Jeff Barta of Niobrara, another prison guard, has used a kayak. It takes him about 30 minutes of paddling to reach the highway bridge.

“I could never stay awake on that drive home. I needed to do something else,” the 55-year-old said.

“It was fun at first, but now it's getting to be kind of a bore,” Barta said. “After you get off work, you still have to kayak home. Some days you have to go into the wind.”

Two co-workers, including Pischel's son, Dustin, don hip waders to trudge through the floodwaters to reach a shuttle car.

The most unusual commute might belong to Steve Reynolds of Springfield, S.D., a stock car driver who travels to Niobrara so he can motor over to races in Nebraska.

Reynolds modified a bicycle to create a 14-inch clearance to the pedals, high enough to pedal down the flooded Highway 12 to Niobrara, where his stock car is now stored.

He calls his creation a “CX 300 Swamp Bike.”

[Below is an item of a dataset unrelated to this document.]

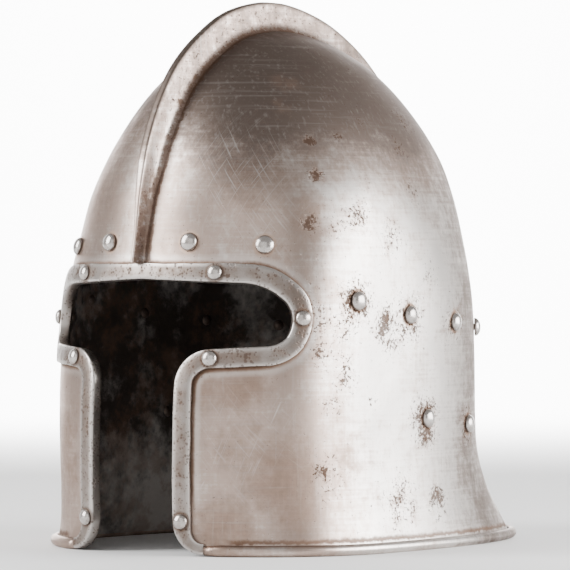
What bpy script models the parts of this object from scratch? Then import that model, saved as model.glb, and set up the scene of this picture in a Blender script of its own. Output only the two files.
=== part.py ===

“It would be a good seller because when you're up on the seat, you're up there a long ways,” said Reynolds' brother, Mike, who uses a boat to reach his job in Niobrara at Moody Motors.

For Mark Pischel, the unusual commute is old hat. For a few months before the Standing Bear Bridge was opened at Niobrara in 1998, Pischel used to boat across the river to work at the prison. He stashed a small Honda motorcycle in the boat for the South Dakota leg of the trip.

He concedes that the trip he now takes through the slack floodwaters isn't the safest. But Mike Reynolds said he cleared the watery commute with local emergency management officials.

To prevent night-time collisions with submerged highway signs, Reynolds said, he installed reflective markers on trees and signs to mark the route.

The commuters might be taking the water route for another month or two.

“It's a shame to build a multimillion-dollar bridge and not have a way to get to it,” Pischel said.

Said Barta: “It's something you have to do. It's not like it's going to last forever.”

It could be worse, Pischel said. Dozens of riverside cabins sit underwater upstream from Niobrara at the Lazy River Acres and Sunshine Bottoms areas.

“I see all these homes underwater, and I figure my problems are pretty small,” he said.

1 comment:

LBJ said...

Wow - those are some dedicated commuters. I'm intrigued by the swamp bike - I do a multi-modal commute, but nothing that exciting - I keep a folding bike in my car, and park about 7 miles from work and ride the rest of the way in. Maybe something like that would be useful for the guys who all commute in the boat together? They're great bikes, and they'd even be able to use them after the water recedes.